Comment, dans ces conditions, imaginer cette incroyable victoire personnelle aux élections cantonales de mars 2011 ? Patrick Devedjian sentait l’acharnement dans le camp d’en face, la volonté de le couler définitivement, lui qui, visionnaire, avait dit, au soir de l’élection de Nicolas Sarkozy en 2007 : « On gagne un président, on perd un ami. » Il a fait face. Il avait prévenu : « Je me battrai. » Il ne s’est jamais vu dans la peau d’un courtisan. Il a toujours su ce qu’il souhaitait, le bonheur en famille, avec ses quatre enfants, et puis, s’agissant des honneurs républicains, il a eu sa dose, même si l’on n’est jamais vraiment rassasié, en politique. « Sarkozy ne fait pas de quartier, mais je suis têtu. Il m’avait dit que si je laissais la place à Jean, je serais ministre jusqu’à la fin de ma vie ! Tant pis. Les coups tordus, ils en sont capables, mais ils peuvent toujours venir me chercher. Et puis, je n’ai pas le concept de carrière… »

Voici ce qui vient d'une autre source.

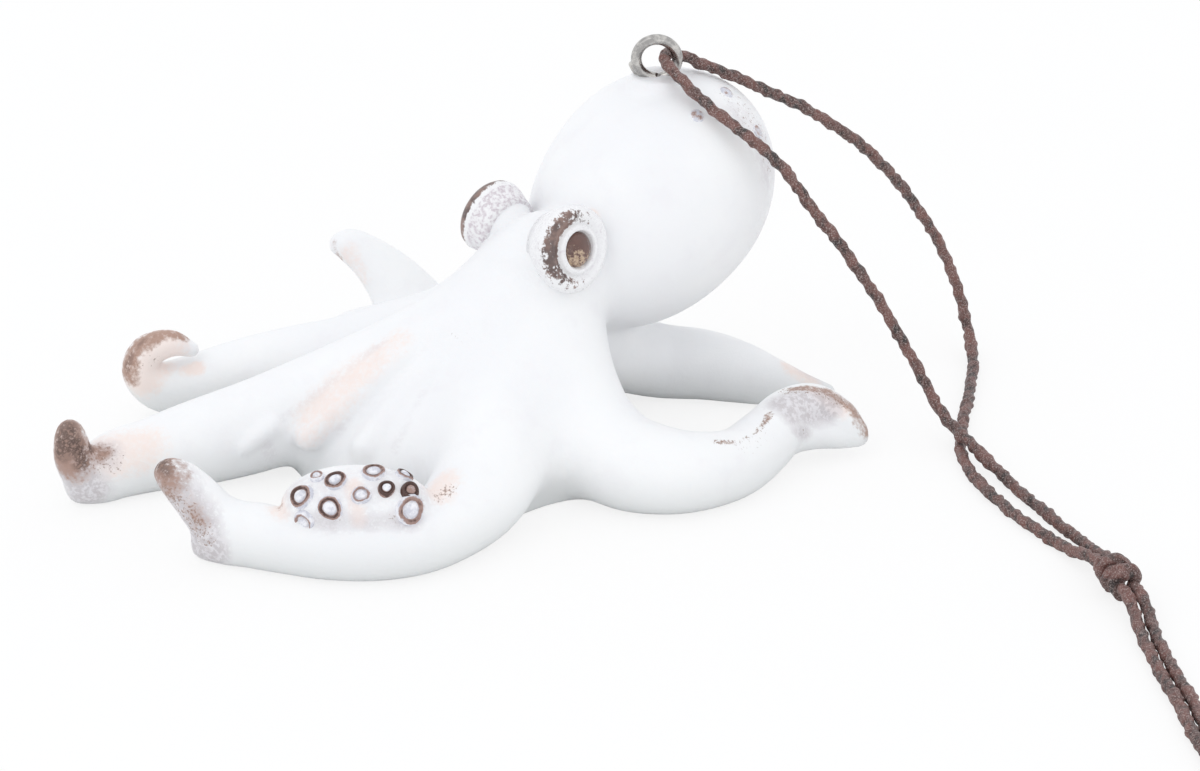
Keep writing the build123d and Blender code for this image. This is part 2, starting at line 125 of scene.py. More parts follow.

Dans son vaste bureau, il souffre tout de même de la situation, de sa solitude. « Affectivement, être dans le collimateur de Sarko m’a touché, j’ai toujours soutenu Nicolas, mais il a tellement changé. » Il n’envisage pas de rendre les armes. « J’ai toujours été son ami loyal, mais pas son domestique. Je ne le serai jamais. » Il a cette phrase, qui laisse deviner l’attachement conservé à celui qu’il admire encore, malgré tout : « J’étais l’ami proche de Sarko pendant trente ans, je ne vais pas non plus piétiner ça. »

Il fait bien. Rares sont ceux qui ont encaissé les coups de Sarkozy et de son clan, et qui en ont réchappé. Devedjian a 67 ans. Il a su renverser la situation. Du moins provisoirement, il ne se fait aucune illusion sur ce point. Et Jean Sarkozy peut bien attendre encore un peu. Voilà donc le fiston vice-président du conseil général, il n’a plus qu’un échelon à gravir. Il a trahi ceux qui l’avaient soutenu. De la bonne graine d’homme politique. Il lui suffit de patienter, jusqu’à ce que Devedjian ne soit de nouveau plus en cour.